Thursday, November 15, 2018

were wrong/are right

'This constant reminder of how wrong I’ve been'

in class you sit and stew and realize you were wrong, again. that all things you are bad at are just all things, the few things you thought you maybe, might be good at it, you are bad at, too. you can't really write. in 7th grade eric marveled at you doing long division in your head. like, hard long division, in seconds. dividing 16437 into 2348912 and remembering each decimal as you went through tenths... hundredths... thousandths. you had the lowest score on your team in the state competition because you changed an answer you knew was wrong because you couldn't have gotten it right, to a different answer. the first one was the correct one. you played yourself. your mother doesn't realize how well off she is because she enclaves her self in those who have more. you were never gifted. don't think you were. a good ACT score is money.
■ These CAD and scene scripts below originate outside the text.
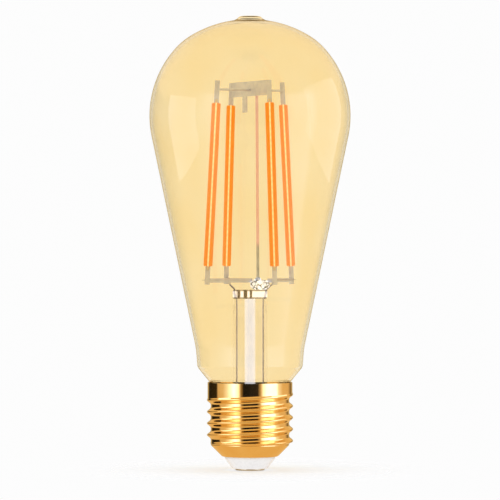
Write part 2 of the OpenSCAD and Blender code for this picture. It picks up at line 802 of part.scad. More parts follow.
module inductor_core() {
    color("#4a4a4d") translate([drum_pos[0], drum_pos[1], board_top_z + weld_gap]) difference() {
        cylinder(h = drum_h, d = drum_d);
        translate([0, 0, drum_flange]) difference() {
            cylinder(h = drum_h - 2 * drum_flange, d = drum_d + 1);
            translate([0, 0, -1]) cylinder(h = drum_h, d = drum_d - 2 * drum_waist - 1);
        }
    }
}

module inductor_winding() {
    h = drum_h - 2 * drum_flange - 2 * weld_gap;
    color("#b5622c") translate([drum_pos[0], drum_pos[1],
        board_top_z + drum_flange + 2 * weld_gap]) difference() {
        cylinder(h = h, d = drum_d - 0.4);
        translate([0, 0, -1]) cylinder(h = h + 2, d = drum_d - 2 * drum_waist - 1 + 2 * weld_gap);
    }
}

// ---- radio ----

radio_foot_z = board_top_z + 0.3;
radio_back_y = radio_y - radio_t;

// The radio board stands inside the mouth of the stem's bell, and its corners clear the bell
module radio_board() {
    bell_gap = 0.06;
    color("#26384f") difference() {
        block(0, radio_y - radio_t / 2, radio_foot_z, radio_w, radio_t, radio_h);
        rotate_extrude() polygon(concat(
            arc([stem_r + bell_r, bell_z], bell_r + stem_wall + bell_gap, 180, 270, 8),
            [[stem_r + bell_r, bell_z]]));
    }
}

module radio_shield() {
    w = 7.6;
    h = 4.6;
    t = 1.5;
    wall = 0.15;
    z = radio_foot_z + 2.1;
    y = radio_back_y - smd_lift - t / 2;
    color("#c3c5c6") difference() {
        block(0, y, z, w, t, h);
        block(0, y + wall, z + wall, w - 2 * wall, t, h - 2 * wall);
    }
}

module radio_chip() {
    color("#222226") block(0, radio_back_y - smd_lift - 0.4, radio_foot_z + 2.9, 3, 0.8, 3);
}

// Meandering printed track at the top of the radio board
module radio_antenna() {
    track = 0.4;
    t = 0.1;
    y = radio_back_y - t / 2 - 0.01;
    z = radio_foot_z + radio_h - 3.1;
    h = 2.6;
    n = 7;
    step = 1.2;
    color("#d9a24a") for (i = [0:n - 1]) {
        block((i - (n - 1) / 2) * step, y, z, track, t, h);
        if (i < n - 1) block((i - (n - 2) / 2) * step, y, i % 2 == 0 ? z : z + h - track,
            step, t, track);
    }
}

// Row of bent pins that solder the radio board to the driver board
module radio_pins() {
    color("#c9b27a") for (i = [-2:2]) {
        block(i * 1.8, radio_y + 0.25 + 0.02, board_top_z + weld_gap, 0.5, 0.5, 1.8);
        block(i * 1.8, radio_y + 0.6 + 0.02, board_top_z + weld_gap, 0.5, 1, 0.25);
    }
}

// ---- assembly ----

glass_envelope();
stem_flare();
stem_press();
exhaust_tube();
stem_bead();
support_wire();
top_plate();
top_crossbar();
lower_arms_left();
lower_arms_right();
lead_in_wire_left();
lead_in_wire_right();
filament_strip(1);  // filament_1_strip
filament_chips(1);  // filament_1_chips
filament_phosphor(1);  // filament_1_phosphor
filament_terminals(1);  // filament_1_terminals
filament_strip(2);  // filament_2_strip
filament_chips(2);  // filament_2_chips
filament_phosphor(2);  // filament_2_phosphor
filament_terminals(2);  // filament_2_terminals
filament_strip(3);  // filament_3_strip
filament_chips(3);  // filament_3_chips
filament_phosphor(3);  // filament_3_phosphor
filament_terminals(3);  // filament_3_terminals
filament_strip(4);  // filament_4_strip
filament_chips(4);  // filament_4_chips
filament_phosphor(4);  // filament_4_phosphor
filament_terminals(4);  // filament_4_terminals
cap_shell();
cap_insulator();
centre_contact();
cap_cement();
live_wire();
neutral_wire();
driver_sleeve();
driver_board();
bridge_rectifier();
driver_chip();
chip_resistors();
ceramic_capacitors();
fusible_resistor();
electrolytic_capacitor();
capacitor_jacket();
inductor_core();
inductor_winding();
radio_board();
radio_shield();
radio_chip();
radio_antenna();
radio_pins();
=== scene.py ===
import math

import bmesh
import bpy
from mathutils import Matrix, Vector


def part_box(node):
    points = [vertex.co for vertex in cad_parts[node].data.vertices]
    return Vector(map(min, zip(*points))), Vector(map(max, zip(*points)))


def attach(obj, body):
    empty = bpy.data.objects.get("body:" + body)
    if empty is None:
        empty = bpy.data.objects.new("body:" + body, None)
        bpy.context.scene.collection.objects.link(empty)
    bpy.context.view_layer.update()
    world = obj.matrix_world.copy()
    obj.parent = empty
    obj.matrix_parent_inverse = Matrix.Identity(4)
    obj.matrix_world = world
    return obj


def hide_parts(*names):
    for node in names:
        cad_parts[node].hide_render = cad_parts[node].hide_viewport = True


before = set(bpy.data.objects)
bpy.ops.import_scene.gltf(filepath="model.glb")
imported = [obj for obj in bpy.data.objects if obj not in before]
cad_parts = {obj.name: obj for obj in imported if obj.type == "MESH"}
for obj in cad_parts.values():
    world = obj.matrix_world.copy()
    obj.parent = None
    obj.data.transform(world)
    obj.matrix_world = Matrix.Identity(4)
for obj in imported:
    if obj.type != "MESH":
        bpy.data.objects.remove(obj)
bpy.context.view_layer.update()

# Amber filament lamp with a gilt screw cap, standing cap-down on a pale floor.
# Every size below is in millimetres, and MM turns it into Blender's metres.
MM = 0.001

# ---------------------------------------------------------------- sizes from the frame


def node_box(node):
    """Lowest and highest corner of a CAD node, in millimetres."""
    low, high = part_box(node)
    return low / MM, high / MM


GLASS_LOW, GLASS_HIGH = node_box("glass_envelope")
CAP_LOW, CAP_HIGH = node_box("cap_shell")
PRESS_LOW, PRESS_HIGH = node_box("stem_press")
STEM_LOW, STEM_HIGH = node_box("stem_flare")
TUBE_LOW, TUBE_HIGH = node_box("exhaust_tube")
INSULATOR_LOW, INSULATOR_HIGH = node_box("cap_insulator")
CONTACT_LOW, CONTACT_HIGH = node_box("centre_contact")

# Blown glass: three arcs down to a long cone, then a heel that turns in to the neck
GLOBE_R = GLASS_HIGH.x
TOP_Z = GLASS_HIGH.z
GLASS_WALL = 0.9
SHOULDER_R, SHOULDER_ANGLE = 22, 48
CROWN_R = 36
TIP_R, TIP_H = 3, 1.05
RIM_Z = CAP_HIGH.z
CAP_R = 13.3
HEEL_R, HEEL_Z, HEEL_ROUND = CAP_R + 3.2, RIM_Z + 4.4, 2.6
FOOT_R, FOOT_Z = HEEL_R + 0.4, RIM_Z + 10
NECK_TOP_R = CAP_R - 0.9
NECK_R, NECK_FOOT_Z = 11.5, GLASS_LOW.z

# Screw cap: sheet metal with a rolled right-hand thread
SHEET = 0.3
THREAD_PITCH = 3.629
THREAD_ROOT_R, THREAD_CREST_R = CAP_R - 1, CAP_R + 0.2
THREAD_LINE_Z = 20.1
THREAD_FOOT_Z, THREAD_TOP_Z = 8.2, 24.9
LIP_R, LIP_Z = 8.1, CAP_LOW.z

# Stem
STEM_R, STEM_WALL = 5.4, 0.8
PINCH_Z, PRESS_FOOT_Z, PRESS_TOP_Z = 46.8, PRESS_LOW.z, PRESS_HIGH.z
PRESS_HALF_W, PRESS_HALF_T = PRESS_HIGH.x, PRESS_HIGH.y

# ---------------------------------------------------------------- small helpers


def colour(code):
    """Linear colour of an sRGB hex value."""
    parts = [int(code[i:i + 2], 16) / 255 for i in (1, 3, 5)]
    return tuple(c / 12.92 if c <= 0.04045 else ((c + 0.055) / 1.055) ** 2.4 for c in parts) + (1,)


def add(tree, kind, sockets=(), **settings):
    """Adds one node: settings are its own properties, and sockets its inputs, as values or links."""
    node = tree.nodes.new(kind)
    for name, value in settings.items():
        setattr(node, name, value)
    for name, value in dict(sockets).items():
        if isinstance(value, bpy.types.NodeSocket):
            tree.links.new(value, node.inputs[name])
        else:
            node.inputs[name].default_value = value
    return node


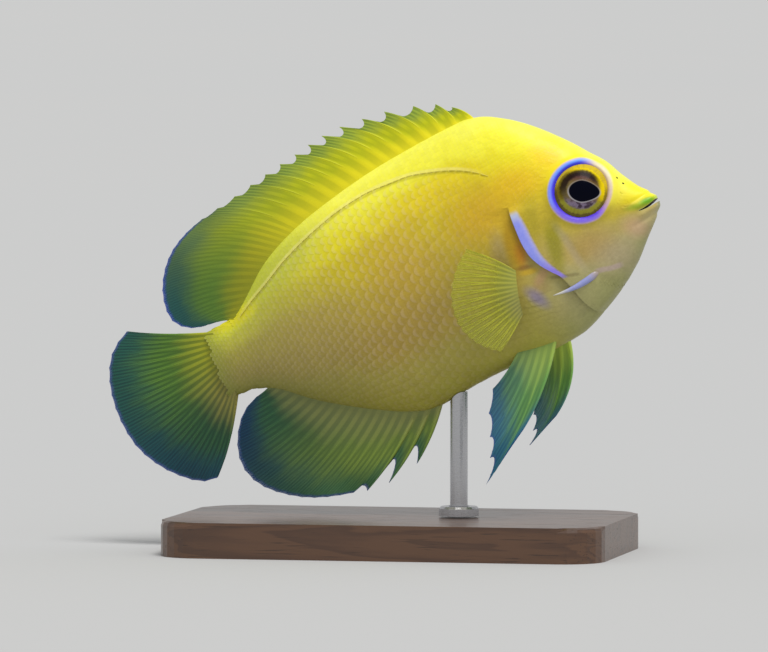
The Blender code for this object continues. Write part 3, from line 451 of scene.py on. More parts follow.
class Net:
    """Short hand for wiring a node tree."""

    def __init__(self, tree):
        self.tree = tree

    def add(self, kind, links=None, **settings):
        node = self.tree.nodes.new(kind)
        for key, value in settings.items():
            setattr(node, key, value)
        for key, value in (links or {}).items():
            self.feed(node.inputs[key], value)
        return node

    def feed(self, socket, value):
        if isinstance(value, bpy.types.NodeSocket):
            self.tree.links.new(value, socket)
        else:
            socket.default_value = value

    def math(self, operation, first, second=0.0, third=0.0):
        node = self.add("ShaderNodeMath", operation=operation)
        for socket, value in zip(node.inputs, (first, second, third)):
            self.feed(socket, value)
        return node.outputs[0]

    def plus(self, first, second):
        return self.math("ADD", first, second)

    def minus(self, first, second):
        return self.math("SUBTRACT", first, second)

    def times(self, first, second):
        return self.math("MULTIPLY", first, second)

    def scaled(self, value, by, start):
        return self.math("MULTIPLY_ADD", value, by, start)

    def length(self, first, second):
        return self.math("SQRT", self.plus(self.times(first, first), self.times(second, second)))

    def group(self, tree, **values):
        node = self.add("ShaderNodeGroup", node_tree=tree)
        for key, value in values.items():
            self.feed(node.inputs[key.replace("_", " ")], value)
        return node.outputs

    def attribute(self, name, output="Vector"):
        return self.add("ShaderNodeAttribute", attribute_name=name).outputs[output]

    def parts(self, vector):
        return self.add("ShaderNodeSeparateXYZ", {"Vector": vector}).outputs

    def joined(self, x, y, z=0.0):
        return self.add("ShaderNodeCombineXYZ", {"X": x, "Y": y, "Z": z}).outputs[0]

    def on_object(self):
        return self.add("ShaderNodeTexCoord").outputs["Object"]

    def stretched(self, place, scale):
        return self.add("ShaderNodeMapping", {"Vector": place, "Scale": scale}).outputs[0]

    def step(self, value, low, high, start=0.0, end=1.0):
        node = self.add("ShaderNodeMapRange", interpolation_type="SMOOTHSTEP")
        for key, given in zip(("Value", "From Min", "From Max", "To Min", "To Max"),
                              (value, low, high, start, end)):
            self.feed(node.inputs[key], given)
        return node.outputs["Result"]

    def mix(self, share, first, second, blend="MIX"):
        links = {"Factor": share, 6: first, 7: second}
        return self.add("ShaderNodeMix", links, data_type="RGBA", blend_type=blend).outputs[2]

    def mix_value(self, share, first, second):
        return self.math("MULTIPLY_ADD", share, second - first, first)

    def ramp(self, value, stops, interpolation="EASE"):
        node = self.add("ShaderNodeValToRGB")
        ramp = node.color_ramp
        ramp.interpolation = interpolation
        while len(ramp.elements) < len(stops):
            ramp.elements.new(0.5)
        for element, (place, colour) in zip(ramp.elements, stops):
            element.position = place
            element.color = colour
        self.feed(node.inputs["Fac"], value)
        return node.outputs["Color"]

    def curve(self, value, points):
        """A smooth line through points whose x and y are both between 0 and 1."""
        node = self.add("ShaderNodeFloatCurve")
        line = node.mapping.curves[0]
        while len(line.points) < len(points):
            line.points.new(0.5, 0.5)
        for point, place in zip(line.points, sorted(points)):
            point.location = place
        node.mapping.update()
        self.feed(node.inputs["Value"], value)
        return node.outputs[0]

    def noise(self, place, scale, detail=3.0, roughness=0.5, distortion=0.0):
        links = {"Vector": place, "Scale": scale, "Detail": detail, "Roughness": roughness,
                 "Distortion": distortion}
        return self.add("ShaderNodeTexNoise", links).outputs["Fac"]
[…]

you can no longer do that division in your head.

your brain is a constant source of telling you that you were wrong. even when it turned out ok. you were wrong to protest your parents sending you abroad because you had fun and grew and learned and found something to hang your hat on. maybe you were wrong to protest them. maybe that's the point. and it reduces and reduces into it's not you were wrong but you are wrong. the books you read were trash, the grades you got were trash, the way you kept your room was trash, until all things that are built or consumed by you were trash and that renders you what, exactly?

you will hurt people. it is unavoidable. everyone does. and yet the way in which you can hurt people seems worse. for the longest time you viewed yourself unfixable, and so why put anyone through your existence? you got better and yet, cruelly, that just gives you more room to hurt. isolation is not an answer. living in fear is not an answer. it's an incubator that warms and warms you until you incinerate into ash and leave a messy form on a mattress that hasn't been changed out in 15 years.

every mistake is a potential mark, a potential heartbreak. you keep a running total in your head of how you've fucked up. of hands on shoulders, of faked signatures, of high school grades, of your fiancée coming home to a knife next to you, edge unmarred by blood, thankfully, still a few years clean of that one.

you told her earlier that day the one time you knew you were right. you were wrong to get there, that's the irony; your parents dragged you kicking and screaming, but in a moment of clarity, standing there, sun setting over the pacific ocean on a warm evening, you realized this was right. this was right. you are scared and constantly reminded of being wrong because you can't let those get in the way. you were wrong, again. wrong about love, about a future, about happiness. you have them now. even with the knife there, the pills upstairs, the tears shed, the pain you caused, the lack of power, the fear, everything, and how you wonder if you'll ever be good enough for you or your family, how you hope to god that you can hold on to her forever, you realize that this was the result. no, not what you did that night, but holding her, lying down next to her, being there, and you drill into your brain to never do this again, because just like the sunset over the ocean, you wouldn't want to tarnish anything about this for the world. this time, you're right.